Une discussion à bâtons rompus s’engage aussitôt. Je questionne sur ses étapes, ses hébergements, son périple. Il pérégrine en autonomie complète. Adepte du poids minimum, il me montre, avec grande fierté, quelques-unes des astuces et idées lumineuses utilisées pour éliminer le gramme qui fera la différence ! Les minutes s’égrènent trop vite. Nous nous séparons :
–– Au revoir, je dois continuer ma route !
–– Buen Camino !
Parvenu à la passerelle de bois en forme d’arche, j’abandonne le sentier du littoral. Droit devant, la piste s’enfonce dans la forêt dunaire où croissent pins maritimes, chênes verts et arbousiers. Ma démarche pataude enfouit chaque pas dans le sable fluide qui crisse sous les semelles.

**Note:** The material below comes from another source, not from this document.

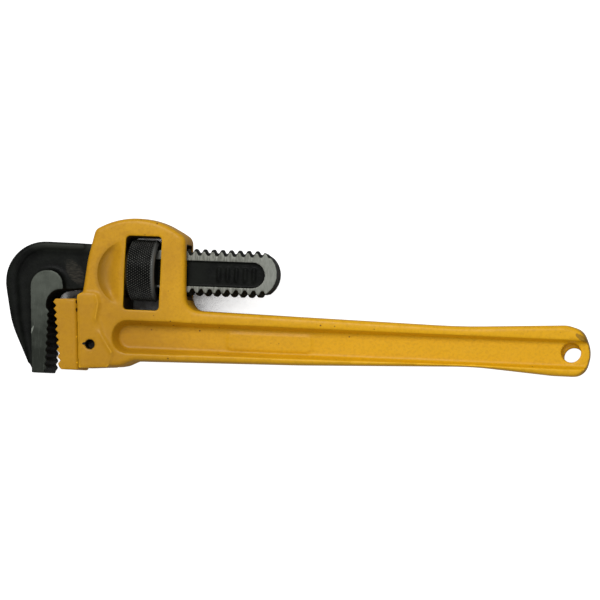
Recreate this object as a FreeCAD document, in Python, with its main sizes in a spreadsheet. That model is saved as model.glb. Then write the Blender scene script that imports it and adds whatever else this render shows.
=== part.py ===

Les buissons épineux m’accrochent, me retiennent, ralentissent ma progression. Empli d’agrestes émotions, je savoure les bienfaits de cette nature généreuse et file en suivant les balises aux coquilles jaunes. Nostalgie, quand tu nous tiens ! La circulation dense incite à la prudence avant de traverser la voie rapide. De l’autre côté, la piste longe une étendue d’eau, où nagent quelques canards, avant de parvenir à un étroit pont piétonnier qui enjambe le Canal des Étangs. Depuis le XIXe siècle, au cours duquel il fut creusé, il relie des étangs et des lacs du littoral girondin avant de mêler ses eaux douces à celles du Bassin d’Arcachon. Dans le sous-sol sablonneux, il a creusé un large lit dont les berges reculent parfois, sapées par les crues hivernales. Elles n’en demeurent pas moins des lieux de promenade appréciés des autochtones et des amateurs de forêt landaise. En surplomb, la sente suit le cours d’eau dans lequel se mire le soleil dont les reflets s’éparpillent en mille étoiles scintillantes dans les vaguelettes et remous du courant. Au Pont de Bredouille, je quitte cet écosystème préservé et retrouve la civilisation.
José CASATEJADA
[1] Statue en bois aux formes arrondies qui symbolise l’eau, créée par le sculpteur arésien Dominique Pios.